É sobejamente conhecida a importância dos cafés na vida cultural das grandes cidades europeias. De tal maneira que a iniciativa dos austríacos é uma boa ideia porque se mostra capaz de aproveitar, com um sentido prático, uma ideia luminosa de George Steiner, o grande filósofo judeu que praticamente começa o texto do seu pequeno livro A Ideia de Europa com o parágrafo que a seguir se transcreve:
"A Europa é feita de cafetarias, de cafés. Estes vão da cafetaria preferida de Pessoa, em Lisboa, aos cafés de Odessa frequentados pelos gangsters de Isaac Babel. Vão dos cafés de Copenhaga, onde Kierkegaard passava nos seus passeios concentrados, aos balcões de Palermo. Não há cafés antigos ou definidores em Moscovo, que é já um subúrbio da Ásia. Poucos em Inglaterra, após um breve período em que estiveram na moda, no século XVIII. Nenhuns na América do Norte, para lá do posto avançado galicano de Nova Orleães.
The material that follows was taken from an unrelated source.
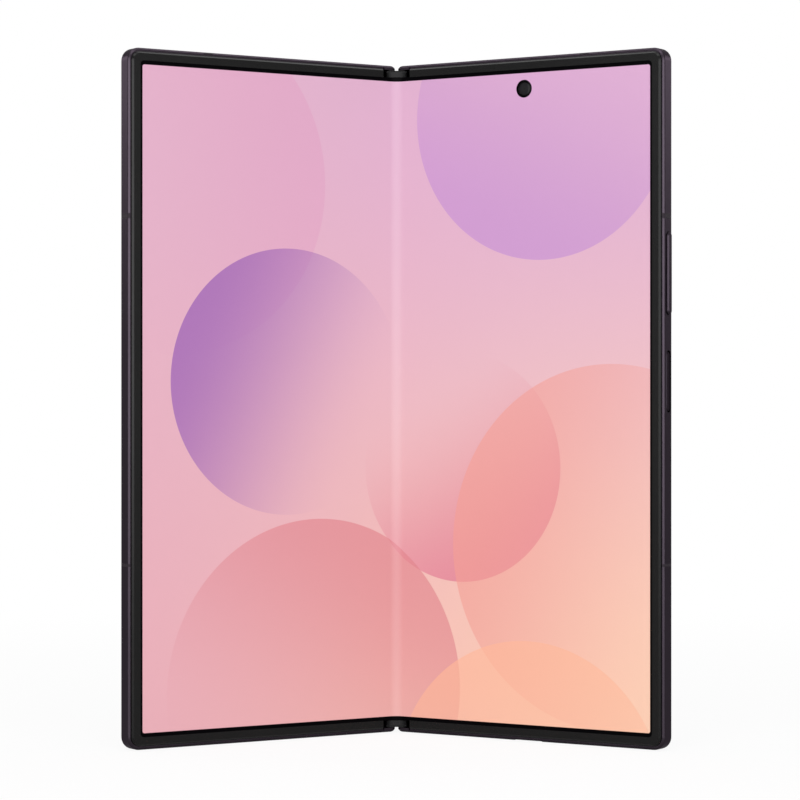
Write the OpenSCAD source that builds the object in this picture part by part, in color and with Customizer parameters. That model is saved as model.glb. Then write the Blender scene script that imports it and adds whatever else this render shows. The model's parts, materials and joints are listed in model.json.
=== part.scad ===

Desenhe-se o mapa das cafetarias e obter-se-á um dos marcadores essenciais da "ideia de Europa"."(p.26, Gradiva, Lisboa, 2005, tradução de Maria de Fátima St. Aubyn).
Lendo a notícia do Público, e relendo as palavras de Steiner, não posso deixar de recordar a importância de certos cafés numa certa fase das nossas vidas. Nomes como A Pastorinha ou Fragas parecem capazes de levantar, ainda, uma espécie de poeira brilhante, quase mágica, ao mesmo tempo que evocam as incertas, longas, loucas, conversas e desconversas que começaram a desenhar, lá atrás, os fundamentos desta ponte de três (e outras) entradas. Não se trata de nostalgia ou de saudade de um tempo perdido, tão só de perceber que nós somos também o nosso passado. E que, se o não soubermos tornar presente, ficaremos todos mais pobres.
Recordo, por isso, com gosto, os cafés bebidos. Os cigarros fumados. Os sonhos, as ideias, as hesitações, as desavenças. E reparo que, nesses momentos, nesse momento das nossas vidas, os cafés estiveram sempre presentes. No Seixal, na Cruz de Pau, em Corroios. Estávamos, mais ou menos conscientes disso, a ser europeus. A criar, à nossa maneira. A inventar, com os nossos recursos. A rir, mesmo que só nós pudéssemos rir das nossas piadas. Discutimos tudo. Fomos tudo. Sonhámos tudo. E isso, caros, a mim ninguém me tira.
Penso, por consequência, que muita da piada desta Ponte, cada um à mesa do seu próprio ciber-café doméstico, nasce do facto de continuarmos, por outro(s) meio(s), noutros tempo e contexto, as conversas por vezes interrompidas, mas sempre retomadas, que começámos num café junto à Escola d'Amora. Conversemos, portanto.
Vai mais uma bica?

3 comentários:

j disse...

Vai, pois! Este texto foi muito bem "tirado" mas acho um exagero a referência aos lugares dessa nossa juventude com iniciais, ainda que maiúsculas. Que te parece? Clandestinos mas não exageremos ;-)

PB disse...

e em Almada ... no "saudoso" café Central ... a tentar vender fotos tipo passe do J. ... e o encontro com a H. dos Murais em que eu e o J trocamos de identidade ... e elas também!!!! lol

j disse...

O Central foi mesmo muito marcante, até porque, para mim, significou um alargar do território físico e afectivo.